La estatua de Leopoldo II, rey de Bélgica

El dueño de un país entero

Gerardo Díaz. Historiador

En 1899 Joseph Conrad plasmó su experiencia trabajando en África mediante una novela extraordinaria que se convertiría en uno de los clásicos de la literatura del siglo XX. La divulgación que tuvo El corazón de las tinieblas atrajo la mirada del mundo occidental a un problema real de explotación, racismo y esclavitud. Ciudadanos prominentes de diversas urbes comenzaron a solicitar a sus gobiernos cuentas claras sobre el caso africano, especialmente a Leopoldo II.

 

En junio de este año, la estatua del rey Leopoldo II (nacido cinco años antes que Carlota), que durante más de un siglo estuvo en la ciudad belga de Amberes, fue incendiada por manifestantes; la de Gante fue embadurnada con pintura roja, y en Bruselas, en una manifestación de más de 10, 000 jóvenes, que corearon “asesino” y “reparaciones”, algunos treparon a otra estatua para ondear una enorme bandera de la República Democrática del Congo, país que sufrió una de las más sórdidas historias del colonialismo europeo. El rey Felipe Leopoldo expresó su “más profundo pesar por estas heridas del pasado, cuyo dolor se ha reavivado por las discriminaciones aún presentes en nuestras sociedades”.

Finales de 1884. Berlín está rodeada de un ambiente de tensión. Hay diversos rumores. Se dice que se está fraguando una guerra y al parecer es así pues en las calles circulan coches con representantes de toda Europa e incluso Estados Unidos. Las reuniones se han postergado semanas y no se llega a un acuerdo. Es cierto, el canciller Bismarck convocó a un Congreso para liberar tensiones entre las potencias, pero por el momento no es para una guerra, es para establecer reglas de equilibrio en África, para llevar la civilización y el bienestar a ella, dirán con descaro.

El rey de Bélgica, Leopoldo II, uno de los más interesados de esta reunión, movió sus fichas. Desde 1879 habría fraguado una fachada filantrópica y científica llamada “Asociación Internacional Africana”, con ungrupo de poderosos empresarios, para explorar el África interior, y para lo cual contó con la ayuda del famoso explorador Henry Morton Stanley, quien pronto entendió que la intención del rey Leopoldo era crear un nuevo Estado y dirigirlo como propiedad privada (el único caso en la historia moderna), al que llamó, eufemísticamente, “Estado Libre del Congo”.
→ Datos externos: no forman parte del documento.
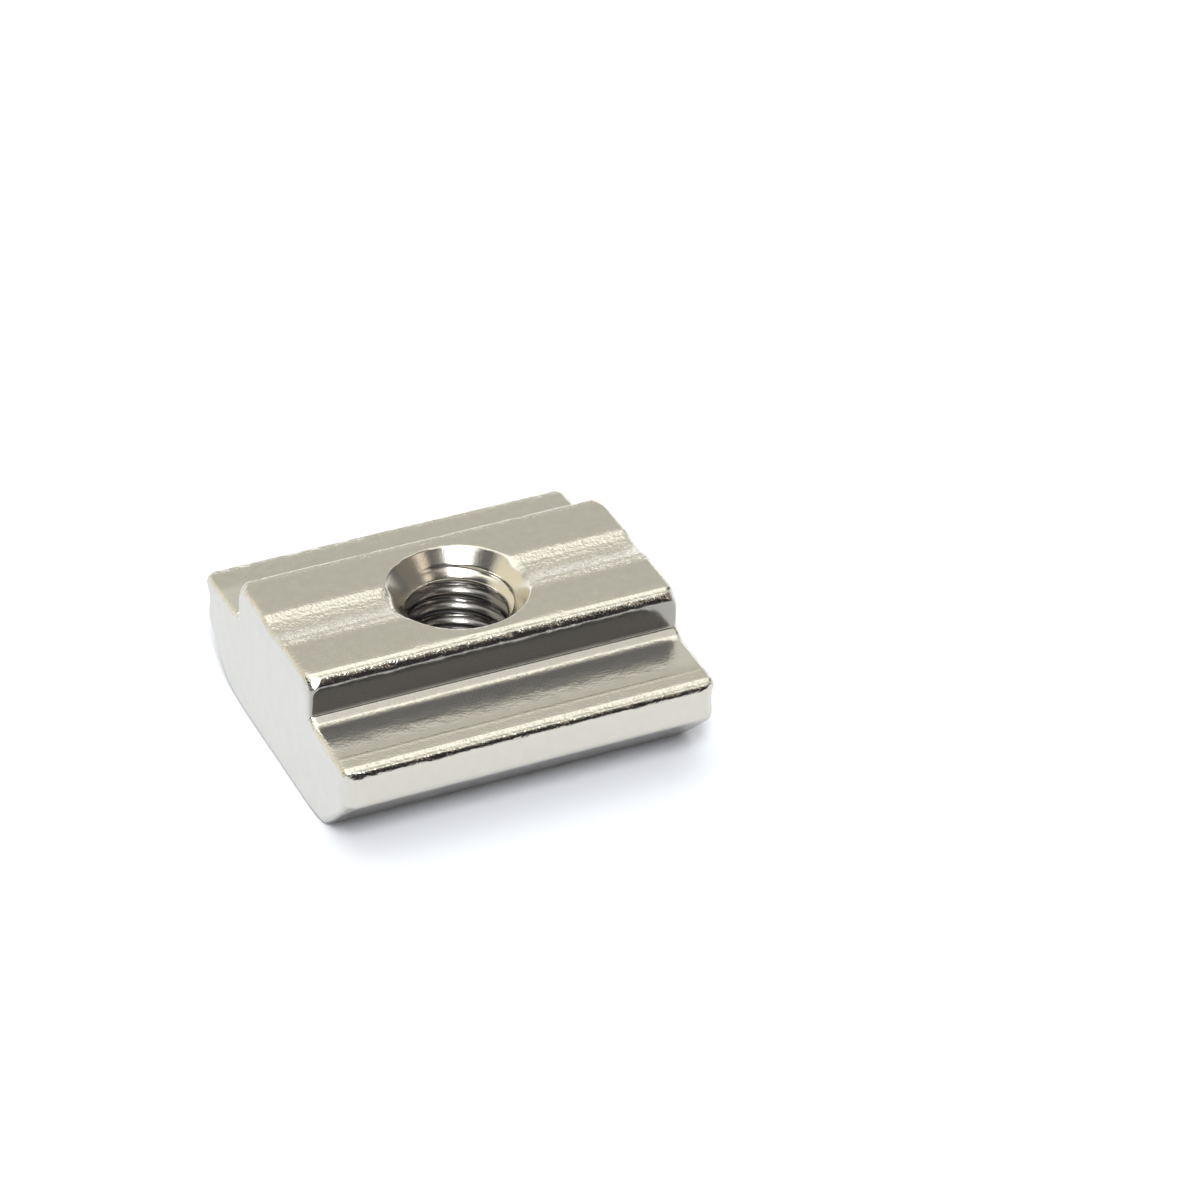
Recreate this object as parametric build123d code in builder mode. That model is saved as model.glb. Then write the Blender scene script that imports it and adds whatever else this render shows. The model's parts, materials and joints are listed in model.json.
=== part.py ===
"""Slide-in T-slot nut: an M5 thread in a short length of drawn steel bar.

The bar is a T lying on the head of the T: a wide body with bevelled undersides, which
fills the slot, and a narrower neck, which stands up between the slot's lips. The
nut is slid in from the slot's end and is drawn up against the lips by its screw.

Frame: origin in the middle of the underside, +X along the slot, +Y across it and
+Z up the screw, out of the slot. Millimetres.
"""

from build123d import *

import os
from math import radians, tan

# Section of the drawn bar
BODY_WIDTH = 16.0  # across the two flanges
FLANGE_HEIGHT = 4.5  # underside to the two clamping faces
NECK_WIDTH = 8.0  # the rib that lies between the slot's lips
NECK_RISE = 2.0  # clamping faces to the top of the neck
BEVEL_LEG = 2.6  # 45-degree bevel under each flange, both legs

# Shallow groove along the neck, which leads the tapping drill: it lies a little off the
# middle, and its flanks are lazy
GROOVE_OFFSET = 0.2  # middle of the neck to the middle of the groove
GROOVE_WIDTH = 1.9
GROOVE_DEPTH = 0.2
GROOVE_FLANK_ANGLE = 22.0  # flank above the floor of the groove

# Corners of the drawn section
FLANGE_CORNER_RADIUS = 0.45  # outer edge of each clamping face
NECK_CORNER_RADIUS = 0.5
BEVEL_CORNER_RADIUS = 0.9  # bevel to side wall
UNDERSIDE_CORNER_RADIUS = 0.6  # bevel to underside
ROOT_RADIUS = 0.5  # neck to clamping face
GROOVE_SHOULDER_RADIUS = 0.4
GROOVE_FLOOR_RADIUS = 0.25

# Cut to length and tumbled
NUT_LENGTH = 16.9
END_EDGE_RADIUS = 0.25  # all round both cut ends

# M5 x 0.8 thread: the hole is left at the tapping size, so its wall is the thread's crests
THREAD_DIAMETER = 5.0
THREAD_PITCH = 0.8
UPPER_COUNTERSINK_DIAMETER = 6.1
LOWER_COUNTERSINK_DIAMETER = 5.9
COUNTERSINK_ANGLE = 90.0
MOUTH_RADIUS = 0.25  # tumbled rim of both countersinks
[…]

La extraordinaria riqueza que estaba imposibilitado de explotar adecuadamente si Inglaterra, Francia y Alemania continuaban en su empeño por imponerse sobre los otros, lo llevó a proponer el libre comercio en África porque su afán era empresarial no de conquista. En aquella Conferencia de Berlín, de 1884, las potencias aceptaron este enfoque y acordaron los límites de los territorios de influencia. Es decir, se repartieron África, y a Leopoldo le tocó el viejo reino del Congo.

Independientemente del nombre, el dominio europeo ya se daba en buena parte del continente, y con este rumbo empresarial Leopoldo, a través de sus agentes, como Henry Stanley, “negoció” con los caciques regionales la cesión de sus territorios para explotarlos. Al poco andar, ese dominio se transformó en explotación directa de sus pobladores.

La brutalidad y horrores de la empresa de Leopoldo han quedado registrados en las historias de ese país, sobre el que tuvo pleno dominio desde 1885 hasta 1908. Con la intensiva y despiadada explotación, el rey de los belgas logró extraer miles de toneladas de marfil y todo el caucho que pudo, de las selvas para surtir la expansión industrial europea.

Durante años, Bélgica promovió la imagen de un Leopoldo humanista y generoso que hacía progresar al África. Lo cierto es que la condescendencia de Europa y de Estados Unidos le permitió mantener una propiedad privada sobre aquel territorio, casi ochenta veces más grande que el suyo, y sobre los millones de nativos de las diferentes etnias.

Los africanos fueron obligados a trabajar a cambio de una mísera compensación, y fueron vigilados y castigados por un ejército privado, compuesto en cada región, por mercenarios africanos enemigos de los habitantes y dirigido por militares blancos, y así fueron realmente esclavizados. Entre los castigos registrados, por no cumplir las cuotas de extracción de caucho, estaba la mutilación de manos o pies. Familias y aldeas enteras fueran secuestradas por ese ejército obligando a pagar un rescate en especie. En fin, sometimiento vil y cruel.

Hasta la fecha no hay datos concretos sobre la cantidad de muertos en el Congo, pero que todos los estudios señalen millones de muertos, no de cientos o miles, es muestra del horror que produjo su ambición ilimitada de ganancias.